Importance of choosing the right hierarchy for efficient data storage and retrieval
Choosing the right hierarchy is crucial for efficient data storage and retrieval in data warehousing. The hierarchy determines how the data is organized, accessed, and analyzed, which impacts the performance and usability of the data warehouse.
A well-designed hierarchy can provide the following benefits:
- Simplified Data Access: A properly structured hierarchy makes it easier to access and retrieve data. By providing predefined paths and levels of hierarchy, users can quickly navigate through the data and perform analysis.
- Improved Performance: The right hierarchy can significantly improve query performance. By reducing the number of joins and calculations required, queries can be executed faster, leading to better user experience and increased productivity.
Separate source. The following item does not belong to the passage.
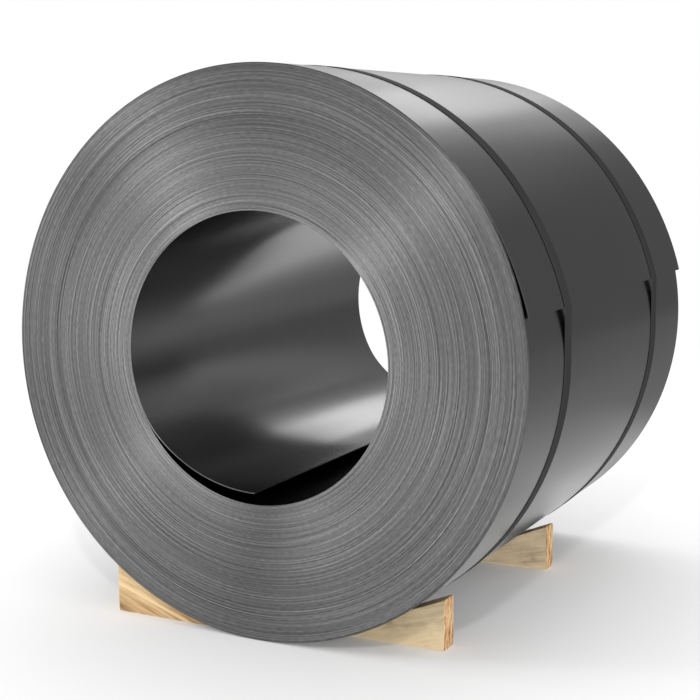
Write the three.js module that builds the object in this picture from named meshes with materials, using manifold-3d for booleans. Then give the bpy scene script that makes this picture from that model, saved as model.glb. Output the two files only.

- Enhanced Data Integrity: A well-designed hierarchy ensures data integrity by reducing redundancy and maintaining consistency. By properly normalizing or denormalizing the data, the hierarchy can eliminate data duplication and minimize the risk of inconsistent or conflicting information.
- Scalability and Flexibility: The chosen hierarchy should be able to accommodate future growth and changes in business requirements. It should be flexible enough to incorporate new dimensions or measures without causing disruption to the existing structure.